Monday, September 9, 2013

Fuya – Kain Legenda Internasional dari Minahasa

Fuya adalah nama kain kulit kayu Indonesia di dunia Internasional. Fuya atau Vuya berasal dari kata wuyang atau vuyang, istilah untuk kain kulit kayu dari Minahasa (Sulawesi Utara) dan menjadi terkenal saat pengunjung Eropa memanfaatkannya untuk berbagai tujuan.

Kain kulit kayu yang umumnya disebut tapa atau fuya tersebar di beberapa titik di Nusantara, setiap kelompok masyarakat memiliki sebutan berbeda untuk kain ini. Kita mengenal “Daluang” di Garut dan “Ulantaga” di Bali. Di sekitar taman Lore Lindu Sulawesi Tengah, ada sebutan “ivo” di Desa Pandera, “kumpe” di Kulawi, “ranta” di Lembah Banda, dan “modo” di Lembah Basoa.
Vuya – Kain Legenda Internasional dari Minahasa
Vuya – Kain Legenda Internasional dari Minahasa

Teknik pembuatan fuya di daerah Kulawi diyakini yang paling canggih di Indonesia. Sementara itu, daerah-daerah lain fuya dibuat secara terbatas tergantung kebutuhan. Masyarakat Kulawi memproduksi fuya secara massal meski masih dibuat dengan tangan. Penggunaannya pun tak sekedar untuk keperluan keluarga. Di Kulawi, tidak hanya pohon Murbei (Broussenetia Papyfera) yang digunakan sebagai bahan baku kain kulit kayu ini, tetapi juga Sukun (Artocarpus), Beringin atau Ara (Ficus), dan pohon upas yang beracun (Antiaris). Kulit kayu pohon murbei menghasilkan kain putih paling baik.

Proses pembiatan kainkulit kayu di Kulawi pada prinsipnya tak banyak berbeda dengan pembuatan kain kayu di tempat lain, hanya ada beberapa detail tahap yang tak dilakukan oleh masyarakat lain. Kulit-kulit yang berserat dilembabkan terlebih dahulu untuk melunakkan kayu, bisa dengan direbus atau direndam. Dalam tahap ini, ditambahkan akar-akaran dan daun-daunan untuk menigkatkan warna alami kulit kayu. Setelah itu, kulit kayu dibungkus dengan daun Livistonia Latifolia dan diletakkan ditempat yang lembab dan gelap di hutan selama tiga hari sampai tiga minggu untuk proses fermentasi.

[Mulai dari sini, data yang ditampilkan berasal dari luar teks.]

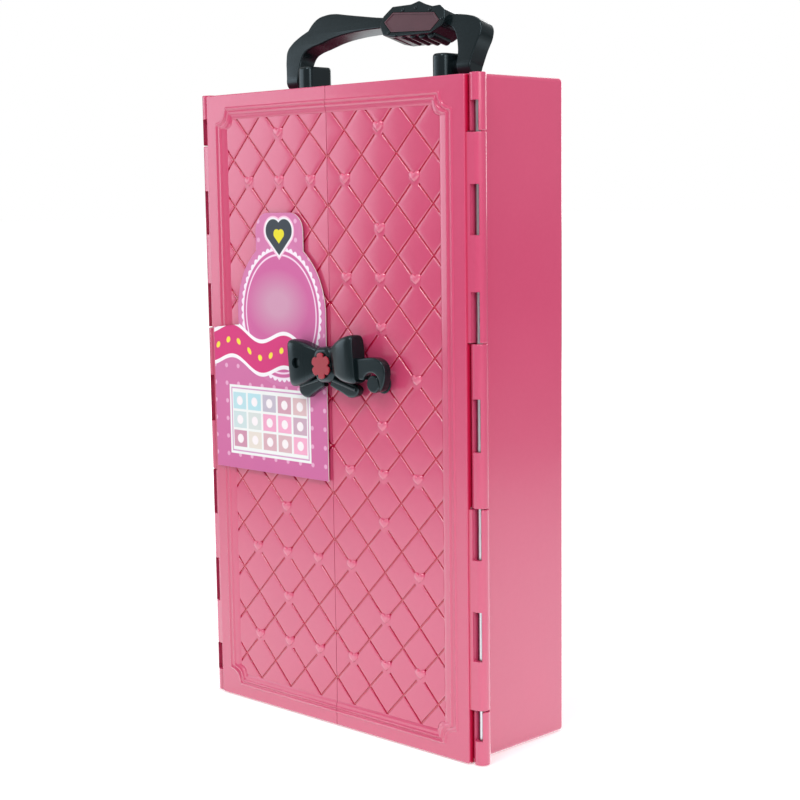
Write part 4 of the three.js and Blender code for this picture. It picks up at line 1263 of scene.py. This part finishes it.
peg = rod("peg", peg_axis, 4.1 * mm, peg_head, peg_head + 7.0 * mm, sides=48, edge=0.8 * mm)
join(
    peg,
    rod("flange", peg_axis, 4.9 * mm, field_seat - 0.8 * mm, field_seat, sides=48, edge=0.25 * mm),
    rod("shank", peg_axis, 1.6 * mm, field_seat - 0.4 * mm, shank_end, sides=24),
    rod("clip", peg_axis, 2.6 * mm, clip_front, clip_back, edge=0.3 * mm),
)
polish(peg, black, "right_door", "catch_peg")


# Label card
# A printed board, die cut to an oblong with an oval head and a rounded tab, lies on the left door,
# held by the clasp's pin. Its print is plain decoration: a lace-edged oval, a heart, a ribbon and tiles.
# A soft pale patch in the upper part of the oval is painted sheen, not print.
card_front = -35.9 * mm
card_back = -35.4 * mm
card_thickness = card_back - card_front
card_level = (card_front + card_back) / 2
card_left, card_right = -84.0, -1.2
card_bottom, card_shoulder = 121.04, 192.04
oval_middle = (-33.0, 200.04)
oval_half = (31.8, 36.0)
tab_half_width, tab_top, tab_corner = 17.0, 249.04, 9.0

board_outline = [
    (card_left, card_bottom), (card_right, card_bottom),
    (card_right, oval_middle[1]), (card_left, card_shoulder),
]
head_outline = [
    (oval_middle[0] + oval_half[0] * math.cos(turn), oval_middle[1] + oval_half[1] * math.sin(turn))
    for turn in (math.pi * step / 8 for step in range(16))
]
board = flat_part(
    "printed_board", board_outline, card_thickness, corners=range(4), steps=8, level=card_level,
)
join(board, flat_part("head", head_outline, card_thickness, steps=8, level=card_level))
tab = cuboid(
    "tab", ((oval_middle[0] - tab_half_width) * mm, card_front, oval_middle[1] * mm),
    ((oval_middle[0] + tab_half_width) * mm, card_back, tab_top * mm),
)
with editing(tab):
    pick(tab, "EDGE", lambda place, way: abs(way.y) > 0.9 and place.z > (tab_top - tab_corner) * mm)
    bpy.ops.mesh.bevel(offset=tab_corner * mm, segments=10)
join(board, tab)
drill(board, pin_axis, pin_hole, card_front - 1 * mm, card_back + 1 * mm, sides=24)

card = Finish("printed_card")
card_place = card.place()
x, y, z = (along / mm for along in card.axes(card_place))


def dye(red, green, blue):
    """A printed colour, given as it looks on a screen, from 0 to 255."""
    return tuple((value / 255) ** 2.2 for value in (red, green, blue))


def distance(across, up):
    return (across * across + up * up).root()


def oval_reach(middle, half):
    """1 on an upright oval round the middle, less inside it."""
    return distance((x - middle[0]) / half[0], (z - middle[1]) / half[1])


def heart_reach(middle, width):
    """How far a place lies outside a heart: a square on its corner, with rounds on its upper sides."""
    side, up = abs(x - middle[0]), z - middle[1]
    square = (side + abs(up) - width * 0.414) / math.sqrt(2)
    return square.least(distance(side - width * 0.207, up - width * 0.207) - width * 0.293)


crisp = 0.25
dots = distance((x + 3.0).repeated(9.0), (z - 2.0).repeated(9.0)).below(1.1, 0.5)
ink_and_sheen = card.mixed(((z - 121.0) / 128.0).most(0.0), dye(204, 104, 154), dye(214, 126, 172))
ground = [(card.noise(card_place, 30.0) * 0.5, dye(190, 96, 152)), (dots * 0.55, dye(244, 200, 228))]

head = oval_reach(oval_middle, oval_half)
head_x, head_z = (x - oval_middle[0]) / oval_half[0], (z - oval_middle[1]) / oval_half[1]
scallop = abs((head.calculate("ARCTAN2", head_z, head_x) * 26.0).wave()) * 0.035
# Painted sheen: a soft pale patch over the upper middle of the oval.
painted_sheen_patch = oval_reach((-35.0, 205.0), (20.0, 15.0)).below(0.75, 0.8)
lace_and_sheen = [
    (head.below(0.98, 0.01), dye(208, 120, 168)),
    ((head - scallop).below(0.885, 0.012), dye(246, 232, 244)),
    (head.below(0.86, 0.012), dye(202, 98, 154)),
    (abs(head - 0.80).below(0.012, 0.012), dye(246, 214, 236)),
    (head.below(0.78, 0.02) * painted_sheen_patch * 0.75, dye(204, 160, 182)),
]

swash = abs(z - 180.5 + (x + 42.0) * 0.10 - (x * 0.16).wave() * 3.2)
below_head = z.below(198.0, 0.3)
seeds = distance((x + 1.0).repeated(8.0), swash).below(1.5, 0.4)
ribbon = [
    (swash.below(9.2, crisp) * below_head, dye(246, 240, 244)),
    (swash.below(7.3, crisp) * below_head, dye(208, 52, 118)),
    (seeds * x.below(-30.0, 0.3), dye(246, 222, 70)),
]

panel_x, panel_z = x + 43.0, z - 146.0
outside_panel = (abs(panel_x) - 30.0).most(abs(panel_z) - 17.5)
tile_wide, tile_tall = 11.2, 9.6
tile_x, tile_z = panel_x.repeated(tile_wide), panel_z.repeated(tile_tall)
tile = tile_x.most(tile_z * 1.17).below(4.9, crisp) * outside_panel.below(-2.6, 0.2)
column, row = panel_x / tile_wide, panel_z / tile_tall
shade = card.node("ShaderNodeTexWhiteNoise", {"noise_dimensions": "2D"}, {
    "Vector": card.node("ShaderNodeCombineXYZ", values={
        "X": column.calculate("ROUND", column), "Y": row.calculate("ROUND", row),
    }),
})
tile_colour = card.node("ShaderNodeValToRGB", {"stops": [
    (0.0, dye(224, 96, 128)), (0.25, dye(168, 220, 232)), (0.5, dye(232, 218, 206)),
    (0.7, dye(190, 96, 150)), (0.88, dye(240, 170, 200)),
]}, {"Fac": shade})
panel = [
    (outside_panel.below(0.0, crisp), dye(238, 240, 238)),
    (abs(outside_panel + 1.6).below(0.35, crisp), dye(206, 150, 190)),
    (tile, tile_colour),
    (tile * distance(tile_x, tile_z).below(2.3, 0.4), dye(246, 238, 240)),
]

crest = heart_reach((-33.0, 236.5), 19.0)
hearts = [
    (crest.below(1.6, crisp), dye(244, 190, 216)),
    (crest.below(0.9, crisp), dye(240, 236, 240)),
    (crest.below(0.0, crisp), dye(52, 58, 66)),
    (heart_reach((-33.0, 237.4), 7.6).below(0.0, crisp), dye(230, 216, 40)),
]
for share, colour in ground + lace_and_sheen + ribbon + panel + hearts:
    ink_and_sheen = card.mixed(share, ink_and_sheen, colour)

printed = y.below(card_front / mm + 0.03, 0.02)
fibre = card.noise(card_place, 700.0)
card.end({
    "Base Color": card.mixed(printed, card.mixed(fibre, (0.62, 0.60, 0.57), (0.74, 0.72, 0.69)), ink_and_sheen),
    "Roughness": 0.46 + fibre * 0.08,
    "IOR": 1.36,
    "Normal": card.bump(card.noise(card_place, 18.0, detail=1.0), 0.0004, 0.35),
})
polish(board, card, "left_door", "label_card")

Bila proses fermentasi telah usai, bungkusan dibuka dan serat yang masih basah dan lengket direntangkan pada batang kayu untuk dipukuli. Alat pemukul biasanya memiliki ragam hias sederhana untuk menciptakan tekstur tertentu pada kain. Terakhir, kain diawetkan dengan menggosokkan getah buah ula (Strychnos Ligustrina) pada kedua sisi kain.

Di daerah lain, hiasan atau lukisan pada kain kulit kayu memiliki makna penting dalam ritual tertentu. Di Sulawesi Tengah, ditemukan teknik cetak menggunakan sepotong bambu atau tabung eboni yang diukur pada bagian ujungnya, kemudian dicelupkan ke dalam pewarna dan diletakkan pada kain. Sementara itu, teknik sabon dijumpai di Kalimantan. Pewarna alami yang digunakan didapat dari buah-buahan, daun, akar, kulit dan sebagainya. Inilah salah satu bentuk kecerdasan lokal yang masih bertahan ditengah laju perubahan zaman.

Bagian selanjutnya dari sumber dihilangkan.